*Data block:*
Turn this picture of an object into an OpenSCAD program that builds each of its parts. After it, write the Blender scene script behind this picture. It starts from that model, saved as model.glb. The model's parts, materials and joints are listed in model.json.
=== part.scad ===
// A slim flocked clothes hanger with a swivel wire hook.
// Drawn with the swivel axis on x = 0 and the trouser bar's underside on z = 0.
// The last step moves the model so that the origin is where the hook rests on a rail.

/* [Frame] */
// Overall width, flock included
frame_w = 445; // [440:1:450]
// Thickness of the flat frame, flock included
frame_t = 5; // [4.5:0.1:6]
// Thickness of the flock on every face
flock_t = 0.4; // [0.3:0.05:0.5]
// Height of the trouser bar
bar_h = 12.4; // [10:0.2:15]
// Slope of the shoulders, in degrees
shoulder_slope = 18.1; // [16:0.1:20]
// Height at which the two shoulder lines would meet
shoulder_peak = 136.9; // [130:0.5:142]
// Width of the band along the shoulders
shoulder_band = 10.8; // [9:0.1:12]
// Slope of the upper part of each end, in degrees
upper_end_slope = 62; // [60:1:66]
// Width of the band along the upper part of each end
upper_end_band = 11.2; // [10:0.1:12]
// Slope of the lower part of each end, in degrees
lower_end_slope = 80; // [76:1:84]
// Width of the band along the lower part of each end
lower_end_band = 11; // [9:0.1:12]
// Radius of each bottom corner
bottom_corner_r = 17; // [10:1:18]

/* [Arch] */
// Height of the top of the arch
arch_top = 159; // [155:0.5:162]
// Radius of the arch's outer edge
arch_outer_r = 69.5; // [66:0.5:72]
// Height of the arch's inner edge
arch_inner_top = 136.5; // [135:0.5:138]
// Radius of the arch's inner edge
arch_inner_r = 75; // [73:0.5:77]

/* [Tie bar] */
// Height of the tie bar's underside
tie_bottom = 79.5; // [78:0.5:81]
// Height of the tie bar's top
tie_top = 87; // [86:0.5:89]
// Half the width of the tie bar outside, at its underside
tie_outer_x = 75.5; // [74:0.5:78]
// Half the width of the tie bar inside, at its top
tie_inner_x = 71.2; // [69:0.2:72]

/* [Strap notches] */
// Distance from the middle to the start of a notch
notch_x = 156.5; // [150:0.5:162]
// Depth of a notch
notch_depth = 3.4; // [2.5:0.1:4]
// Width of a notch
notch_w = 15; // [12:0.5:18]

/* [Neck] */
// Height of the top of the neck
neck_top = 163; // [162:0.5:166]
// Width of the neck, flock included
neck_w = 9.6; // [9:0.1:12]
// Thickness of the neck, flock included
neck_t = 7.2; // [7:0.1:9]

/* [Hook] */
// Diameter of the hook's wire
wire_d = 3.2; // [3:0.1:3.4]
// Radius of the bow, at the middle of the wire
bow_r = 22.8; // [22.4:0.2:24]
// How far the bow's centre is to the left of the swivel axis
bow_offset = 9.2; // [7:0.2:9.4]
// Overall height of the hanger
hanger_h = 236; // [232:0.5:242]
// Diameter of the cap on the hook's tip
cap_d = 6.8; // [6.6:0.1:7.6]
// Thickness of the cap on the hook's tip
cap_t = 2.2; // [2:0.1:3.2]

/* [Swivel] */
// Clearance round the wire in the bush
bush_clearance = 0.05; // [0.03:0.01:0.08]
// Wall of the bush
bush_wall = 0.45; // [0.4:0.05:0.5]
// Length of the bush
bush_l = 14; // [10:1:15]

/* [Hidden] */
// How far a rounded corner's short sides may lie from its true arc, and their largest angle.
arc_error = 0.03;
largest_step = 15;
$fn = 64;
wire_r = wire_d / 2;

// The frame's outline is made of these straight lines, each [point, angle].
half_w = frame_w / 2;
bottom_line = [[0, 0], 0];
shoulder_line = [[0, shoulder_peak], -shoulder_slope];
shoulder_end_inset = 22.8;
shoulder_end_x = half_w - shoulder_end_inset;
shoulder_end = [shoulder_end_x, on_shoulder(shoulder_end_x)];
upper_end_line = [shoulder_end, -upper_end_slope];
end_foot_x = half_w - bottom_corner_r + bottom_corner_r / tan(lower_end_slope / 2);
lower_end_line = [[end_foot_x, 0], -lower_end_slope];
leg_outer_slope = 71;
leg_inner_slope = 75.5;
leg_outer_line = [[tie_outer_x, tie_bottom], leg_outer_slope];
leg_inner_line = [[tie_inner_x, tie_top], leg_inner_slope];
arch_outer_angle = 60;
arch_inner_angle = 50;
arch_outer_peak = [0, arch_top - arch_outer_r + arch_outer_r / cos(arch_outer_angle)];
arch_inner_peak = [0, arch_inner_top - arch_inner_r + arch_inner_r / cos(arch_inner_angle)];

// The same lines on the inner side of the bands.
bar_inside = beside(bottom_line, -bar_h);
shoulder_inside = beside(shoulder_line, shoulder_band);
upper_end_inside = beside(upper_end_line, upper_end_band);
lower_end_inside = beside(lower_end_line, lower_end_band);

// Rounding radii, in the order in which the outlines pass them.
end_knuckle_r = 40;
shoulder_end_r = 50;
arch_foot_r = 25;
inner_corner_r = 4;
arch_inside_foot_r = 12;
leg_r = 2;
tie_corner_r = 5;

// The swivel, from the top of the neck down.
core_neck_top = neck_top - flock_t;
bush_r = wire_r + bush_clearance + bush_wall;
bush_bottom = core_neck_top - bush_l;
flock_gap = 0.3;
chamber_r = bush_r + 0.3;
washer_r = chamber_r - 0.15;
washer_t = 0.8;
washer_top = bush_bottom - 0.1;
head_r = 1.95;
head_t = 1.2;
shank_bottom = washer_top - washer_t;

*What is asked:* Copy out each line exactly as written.

*Complete answer:*
Turn this picture of an object into an OpenSCAD program that builds each of its parts. After it, write the Blender scene script behind this picture. It starts from that model, saved as model.glb. The model's parts, materials and joints are listed in model.json.
=== part.scad ===
// A slim flocked clothes hanger with a swivel wire hook.
// Drawn with the swivel axis on x = 0 and the trouser bar's underside on z = 0.
// The last step moves the model so that the origin is where the hook rests on a rail.

/* [Frame] */
// Overall width, flock included
frame_w = 445; // [440:1:450]
// Thickness of the flat frame, flock included
frame_t = 5; // [4.5:0.1:6]
// Thickness of the flock on every face
flock_t = 0.4; // [0.3:0.05:0.5]
// Height of the trouser bar
bar_h = 12.4; // [10:0.2:15]
// Slope of the shoulders, in degrees
shoulder_slope = 18.1; // [16:0.1:20]
// Height at which the two shoulder lines would meet
shoulder_peak = 136.9; // [130:0.5:142]
// Width of the band along the shoulders
shoulder_band = 10.8; // [9:0.1:12]
// Slope of the upper part of each end, in degrees
upper_end_slope = 62; // [60:1:66]
// Width of the band along the upper part of each end
upper_end_band = 11.2; // [10:0.1:12]
// Slope of the lower part of each end, in degrees
lower_end_slope = 80; // [76:1:84]
// Width of the band along the lower part of each end
lower_end_band = 11; // [9:0.1:12]
// Radius of each bottom corner
bottom_corner_r = 17; // [10:1:18]

/* [Arch] */
// Height of the top of the arch
arch_top = 159; // [155:0.5:162]
// Radius of the arch's outer edge
arch_outer_r = 69.5; // [66:0.5:72]
// Height of the arch's inner edge
arch_inner_top = 136.5; // [135:0.5:138]
// Radius of the arch's inner edge
arch_inner_r = 75; // [73:0.5:77]

/* [Tie bar] */
// Height of the tie bar's underside
tie_bottom = 79.5; // [78:0.5:81]
// Height of the tie bar's top
tie_top = 87; // [86:0.5:89]
// Half the width of the tie bar outside, at its underside
tie_outer_x = 75.5; // [74:0.5:78]
// Half the width of the tie bar inside, at its top
tie_inner_x = 71.2; // [69:0.2:72]

/* [Strap notches] */
// Distance from the middle to the start of a notch
notch_x = 156.5; // [150:0.5:162]
// Depth of a notch
notch_depth = 3.4; // [2.5:0.1:4]
// Width of a notch
notch_w = 15; // [12:0.5:18]

/* [Neck] */
// Height of the top of the neck
neck_top = 163; // [162:0.5:166]
// Width of the neck, flock included
neck_w = 9.6; // [9:0.1:12]
// Thickness of the neck, flock included
neck_t = 7.2; // [7:0.1:9]

/* [Hook] */
// Diameter of the hook's wire
wire_d = 3.2; // [3:0.1:3.4]
// Radius of the bow, at the middle of the wire
bow_r = 22.8; // [22.4:0.2:24]
// How far the bow's centre is to the left of the swivel axis
bow_offset = 9.2; // [7:0.2:9.4]
// Overall height of the hanger
hanger_h = 236; // [232:0.5:242]
// Diameter of the cap on the hook's tip
cap_d = 6.8; // [6.6:0.1:7.6]
// Thickness of the cap on the hook's tip
cap_t = 2.2; // [2:0.1:3.2]

/* [Swivel] */
// Clearance round the wire in the bush
bush_clearance = 0.05; // [0.03:0.01:0.08]
// Wall of the bush
bush_wall = 0.45; // [0.4:0.05:0.5]
// Length of the bush
bush_l = 14; // [10:1:15]

/* [Hidden] */
// How far a rounded corner's short sides may lie from its true arc, and their largest angle.
arc_error = 0.03;
largest_step = 15;
$fn = 64;
wire_r = wire_d / 2;

// The frame's outline is made of these straight lines, each [point, angle].
half_w = frame_w / 2;
bottom_line = [[0, 0], 0];
shoulder_line = [[0, shoulder_peak], -shoulder_slope];
shoulder_end_inset = 22.8;
shoulder_end_x = half_w - shoulder_end_inset;
shoulder_end = [shoulder_end_x, on_shoulder(shoulder_end_x)];
upper_end_line = [shoulder_end, -upper_end_slope];
end_foot_x = half_w - bottom_corner_r + bottom_corner_r / tan(lower_end_slope / 2);
lower_end_line = [[end_foot_x, 0], -lower_end_slope];
leg_outer_slope = 71;
leg_inner_slope = 75.5;
leg_outer_line = [[tie_outer_x, tie_bottom], leg_outer_slope];
leg_inner_line = [[tie_inner_x, tie_top], leg_inner_slope];
arch_outer_angle = 60;
arch_inner_angle = 50;
arch_outer_peak = [0, arch_top - arch_outer_r + arch_outer_r / cos(arch_outer_angle)];
arch_inner_peak = [0, arch_inner_top - arch_inner_r + arch_inner_r / cos(arch_inner_angle)];

// The same lines on the inner side of the bands.
bar_inside = beside(bottom_line, -bar_h);
shoulder_inside = beside(shoulder_line, shoulder_band);
upper_end_inside = beside(upper_end_line, upper_end_band);
lower_end_inside = beside(lower_end_line, lower_end_band);

// Rounding radii, in the order in which the outlines pass them.
end_knuckle_r = 40;
shoulder_end_r = 50;
arch_foot_r = 25;
inner_corner_r = 4;
arch_inside_foot_r = 12;
leg_r = 2;
tie_corner_r = 5;

// The swivel, from the top of the neck down.
core_neck_top = neck_top - flock_t;
bush_r = wire_r + bush_clearance + bush_wall;
bush_bottom = core_neck_top - bush_l;
flock_gap = 0.3;
chamber_r = bush_r + 0.3;
washer_r = chamber_r - 0.15;
washer_t = 0.8;
washer_top = bush_bottom - 0.1;
head_r = 1.95;
head_t = 1.2;
shank_bottom = washer_top - washer_t;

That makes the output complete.